_Exercise task:_
Gather up the lines with the word "pose" in them.

_Stored rows:_
—————
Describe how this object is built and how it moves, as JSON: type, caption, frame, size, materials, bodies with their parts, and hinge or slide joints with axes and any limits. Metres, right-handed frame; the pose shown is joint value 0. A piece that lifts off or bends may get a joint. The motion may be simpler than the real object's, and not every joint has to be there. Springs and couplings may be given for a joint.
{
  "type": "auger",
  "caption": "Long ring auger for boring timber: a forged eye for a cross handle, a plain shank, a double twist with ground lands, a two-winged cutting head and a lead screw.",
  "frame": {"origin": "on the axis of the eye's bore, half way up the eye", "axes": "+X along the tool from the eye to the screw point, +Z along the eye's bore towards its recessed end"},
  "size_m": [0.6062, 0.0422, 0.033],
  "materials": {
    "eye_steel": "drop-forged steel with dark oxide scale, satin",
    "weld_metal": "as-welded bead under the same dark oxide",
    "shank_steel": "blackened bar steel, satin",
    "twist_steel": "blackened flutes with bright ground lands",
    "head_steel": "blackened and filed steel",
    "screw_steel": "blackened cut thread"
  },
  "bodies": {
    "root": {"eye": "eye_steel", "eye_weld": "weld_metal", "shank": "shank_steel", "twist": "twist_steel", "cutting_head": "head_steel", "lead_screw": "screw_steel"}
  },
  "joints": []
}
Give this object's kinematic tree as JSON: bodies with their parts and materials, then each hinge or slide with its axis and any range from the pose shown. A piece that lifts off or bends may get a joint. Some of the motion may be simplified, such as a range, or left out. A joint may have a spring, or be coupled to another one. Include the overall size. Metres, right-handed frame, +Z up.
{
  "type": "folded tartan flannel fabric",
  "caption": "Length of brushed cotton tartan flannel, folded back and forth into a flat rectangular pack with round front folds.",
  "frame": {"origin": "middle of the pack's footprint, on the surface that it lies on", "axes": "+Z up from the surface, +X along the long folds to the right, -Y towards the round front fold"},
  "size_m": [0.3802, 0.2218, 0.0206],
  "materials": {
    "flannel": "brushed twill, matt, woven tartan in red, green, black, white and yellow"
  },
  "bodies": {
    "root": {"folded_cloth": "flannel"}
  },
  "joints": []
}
—————
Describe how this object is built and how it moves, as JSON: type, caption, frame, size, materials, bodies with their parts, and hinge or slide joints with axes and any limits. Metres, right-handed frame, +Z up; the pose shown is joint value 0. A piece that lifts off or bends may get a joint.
—————
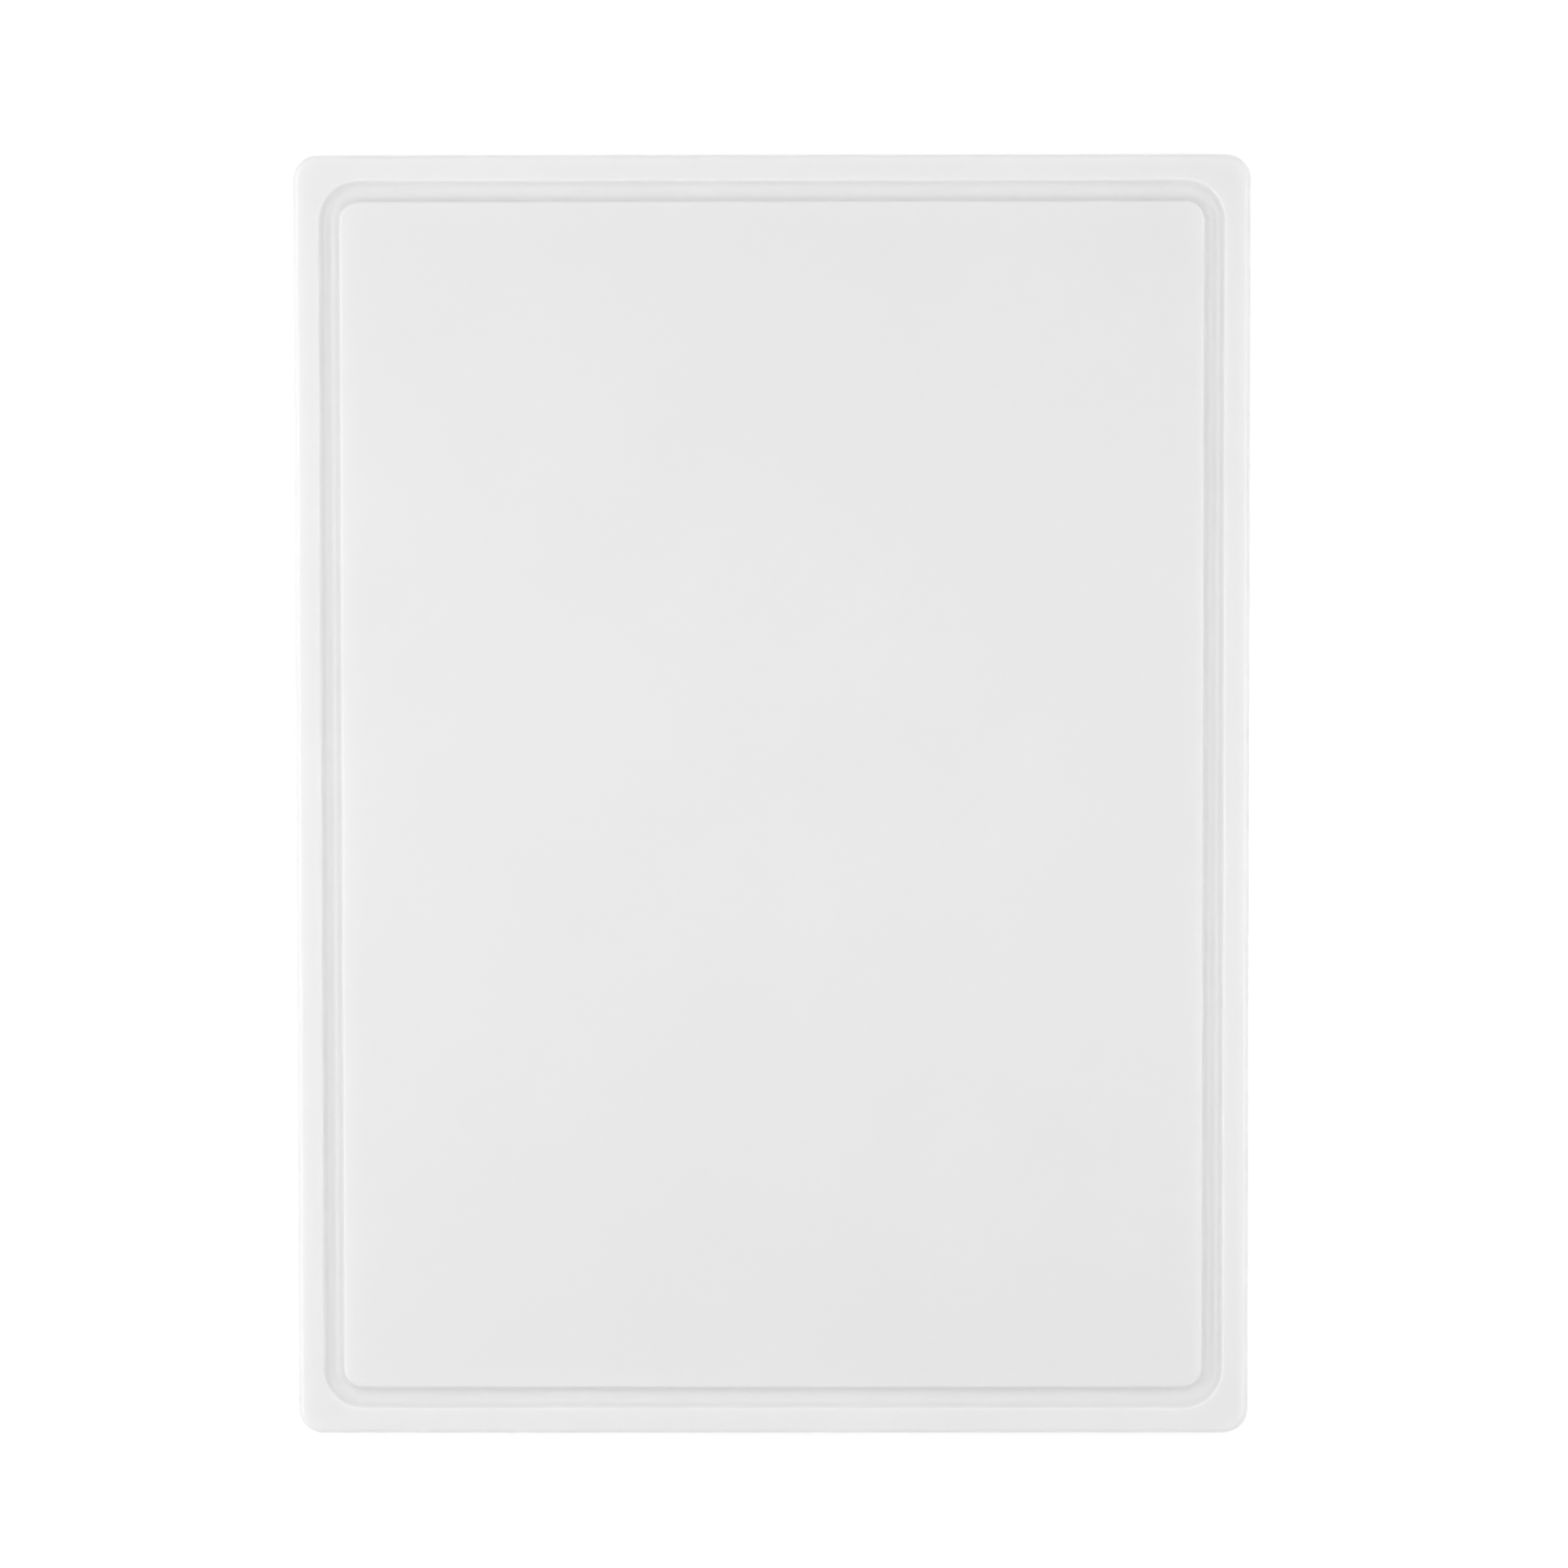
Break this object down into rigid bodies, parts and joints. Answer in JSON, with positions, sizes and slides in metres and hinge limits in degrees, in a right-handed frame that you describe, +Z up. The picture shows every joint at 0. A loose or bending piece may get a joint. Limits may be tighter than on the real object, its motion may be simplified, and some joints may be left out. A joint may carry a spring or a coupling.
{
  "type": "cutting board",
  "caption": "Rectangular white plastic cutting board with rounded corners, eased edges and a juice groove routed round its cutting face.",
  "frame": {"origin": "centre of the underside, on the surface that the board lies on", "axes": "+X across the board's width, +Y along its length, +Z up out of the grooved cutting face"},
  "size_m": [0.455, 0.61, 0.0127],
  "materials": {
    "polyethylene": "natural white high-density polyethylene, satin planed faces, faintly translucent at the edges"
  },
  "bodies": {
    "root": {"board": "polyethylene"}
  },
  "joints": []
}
—————
_Solution to the exercise:_
Describe how this object is built and how it moves, as JSON: type, caption, frame, size, materials, bodies with their parts, and hinge or slide joints with axes and any limits. Metres, right-handed frame; the pose shown is joint value 0. A piece that lifts off or bends may get a joint. The motion may be simpler than the real object's, and not every joint has to be there. Springs and couplings may be given for a joint.
Give this object's kinematic tree as JSON: bodies with their parts and materials, then each hinge or slide with its axis and any range from the pose shown. A piece that lifts off or bends may get a joint. Some of the motion may be simplified, such as a range, or left out. A joint may have a spring, or be coupled to another one. Include the overall size. Metres, right-handed frame, +Z up.
Describe how this object is built and how it moves, as JSON: type, caption, frame, size, materials, bodies with their parts, and hinge or slide joints with axes and any limits. Metres, right-handed frame, +Z up; the pose shown is joint value 0. A piece that lifts off or bends may get a joint.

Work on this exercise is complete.